Re: [PATCHv4] arm: ftrace: Adds support for CONFIG_DYNAMIC_FTRACE_WITH_REGS

From: Abel Vesa
Date: Tue Feb 28 2017 - 06:23:42 EST


On Tue, Feb 28, 2017 at 11:58:49AM +0100, Nicolai Stange wrote:
> Hi Abel,
>
> On Tue, Feb 28 2017, Abel Vesa wrote:
>
> > On Mon, Feb 27, 2017 at 04:52:06PM +0100, Nicolai Stange wrote:
> >> On Fri, Feb 24 2017, Abel Vesa wrote:
> >>
> >> <snip>
> >>
> >> > diff --git a/arch/arm/Kconfig b/arch/arm/Kconfig
> >> > index fda6a46..877df5b 100644
> >> > --- a/arch/arm/Kconfig
> >> > +++ b/arch/arm/Kconfig
> >> > @@ -55,6 +55,7 @@ config ARM
> >> > select HAVE_DMA_API_DEBUG
> >> > select HAVE_DMA_CONTIGUOUS if MMU
> >> > select HAVE_DYNAMIC_FTRACE if (!XIP_KERNEL) && !CPU_ENDIAN_BE32 && MMU
> >> > + select HAVE_DYNAMIC_FTRACE_WITH_REGS if HAVE_DYNAMIC_FTRACE && OLD_MCOUNT
> >>
> >>
> >> AFAICS, your code depends on the __gnu_mcount_nc calling conventions,
> >> i.e. on gcc pushing the original lr on the stack. In particular, there's
> >> no implementation of a ftrace_regs_caller_old or so.
> >>
> >> So shouldn't this read as !OLD_MCOUNT instead?
> > The implementation of __ftrace_modify_code which sets the kernel text to rw
> > needs OLD_MCOUNT (that is, the arch specific one, not the generic one).
>
> You're right that ARM's implementation of __ftrace_modify_code() is hidden
> within an #ifdef CONFIG_OLD_MCOUNT.
>
> But,
> - its implementation doesn't "need" or depend on OLD_MCOUNT
> - and it's true in general that the kernel text must be made writable
> before ftrace_modify_all_code() attempts to write to it.
>
> So, I bet that the set_kernel_text_rw()-calling ARM implementations of
> arch_ftrace_update_code() and __ftrace_modify_code() resp. have been
> inserted under that CONFIG_OLD_MCOUNT #ifdef by mistake with commit
> 80d6b0c2eed2 ("ARM: mm: allow text and rodata sections to be
> read-only").
>
> In conclusion, I claim that DYNAMIC_FTRACE w/o OLD_MCOUNT had been
> broken before your patch already.
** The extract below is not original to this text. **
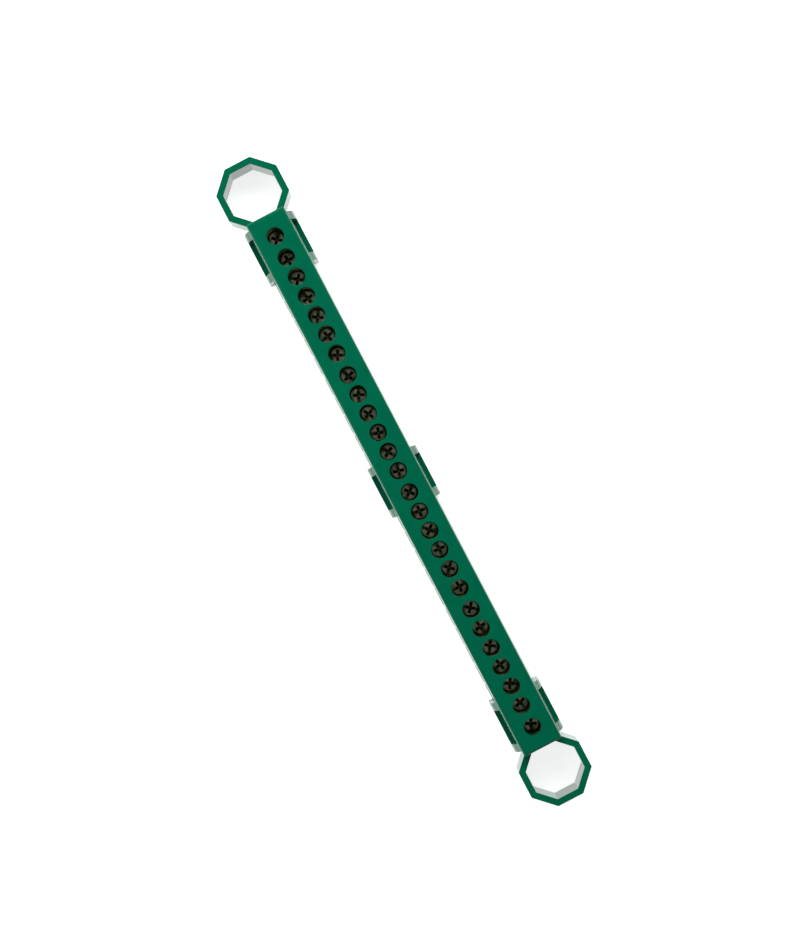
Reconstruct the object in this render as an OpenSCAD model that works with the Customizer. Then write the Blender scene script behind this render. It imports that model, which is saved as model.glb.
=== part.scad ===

I didn't explicitly test that though.
>
That is correct. The DYNAMIC_FTRACE w/o OLD_MCOUNT doesn't work.
> I think that should be fixed rather than your DYNAMIC_FTRACE_WITH_REGS
> pulling in OLD_MCOUNT in order to repair DYNAMIC_FTRACE.
>
> Especially since your implementation seems to require !OLD_MCOUNT...
>
So making arch specific __ftrace_modify_code to be OLD_MCOUNT independent might fix
DYNAMIC_FTRACE w/o OLD_MCOUNT and implicitly make DYNAMIC_FTRACE_WITH_REGS not dependent on
OLD_MCOUNT.

I will investigate this further today. Probably the whole dependancy between FUNCTION_TRACER
and OLD_MCOUNT will need to be changed/updated.
> >> Also, at least the ldmia ..., {..., sp, ...} insn needs a !THUMB2_KERNEL.
> >>
> >>
> >> > select HAVE_EFFICIENT_UNALIGNED_ACCESS if (CPU_V6 || CPU_V6K || CPU_V7) && MMU
> >> > select HAVE_EXIT_THREAD
> >> > select HAVE_FTRACE_MCOUNT_RECORD if (!XIP_KERNEL)
> >>
> >> <snip>
> >>
> >> > diff --git a/arch/arm/kernel/entry-ftrace.S b/arch/arm/kernel/entry-ftrace.S
> >> > index c73c403..3916dd6 100644
> >> > --- a/arch/arm/kernel/entry-ftrace.S
> >> > +++ b/arch/arm/kernel/entry-ftrace.S
> >> > @@ -92,12 +92,78 @@
> >> > 2: mcount_exit
> >> > .endm
> >> >
> >> > +#ifdef CONFIG_DYNAMIC_FTRACE_WITH_REGS
> >> > +
> >> > +.macro __ftrace_regs_caller
> >> > +
> >> > + sub sp, sp, #8 @ space for CPSR and OLD_R0 (not used)
> >> > +
> >> > + add ip, sp, #12 @ move in IP the value of SP as it was
> >> > + @ before the push {lr} of the mcount mechanism
> >> > + stmdb sp!, {ip,lr,pc}
> >> > + stmdb sp!, {r0-r11,lr}
> >> > +
> >> > + @ stack content at this point:
> >> > + @ 0 4 48 52 56 60 64 68 72
> >> > + @ R0 | R1 | ... | LR | SP + 4 | LR | PC | PSR | OLD_R0 | previous LR |
> >>
> >> Being a constant, the saved pc is not very useful, I think.
> > So you're saying skip it ? But you still need to leave space for it. So why not
> > just save it even if the value is not useful?
>
> No, no, I don't want to skip it. I'd just prefer to have the pt_regs'
> ->ARM_lr and ->ARM_pc slots filled with different, perhaps more useful
> values:
>
> >>
> >> Wouldn't it be better (and more consistent with other archs) to have
> >>
> >> pt_regs->ARM_lr = original lr
> >> pt_refs->ARM_pc = current lr
> >>
> >> instead?
>
> The stack would look like this then
>
> @ ... | ARM_ip | ARM_sp | ARM_lr | ARM_pc | ... |
> @ 0 4 48 52 56 60 64 68 72
> @ R0 | R1 | ... | LR | SP + 4 | original LR | original PC | PSR | OLD_R0 | original LR |
>
> I.e. the pt_regs would capture almost the full context of the
> instrumented function (except for ip).
>
So basicly what you are saying is:
- instead of current LR save original LR (previous one saved in instrumented function epilog)
- instead of current PC save original PC (previous one saved in instrumented function epilog)

I still don't see the point of saving the actual value of PC since nobody will ever
restore it. In case of livepatch it will get overwritten anyway. As for LR, I agree,
it could be the original one in pt_regs.

I'll look into this sometime today or tomorrow and get back with updates.
> Thanks,
>
> Nicolai

Thanks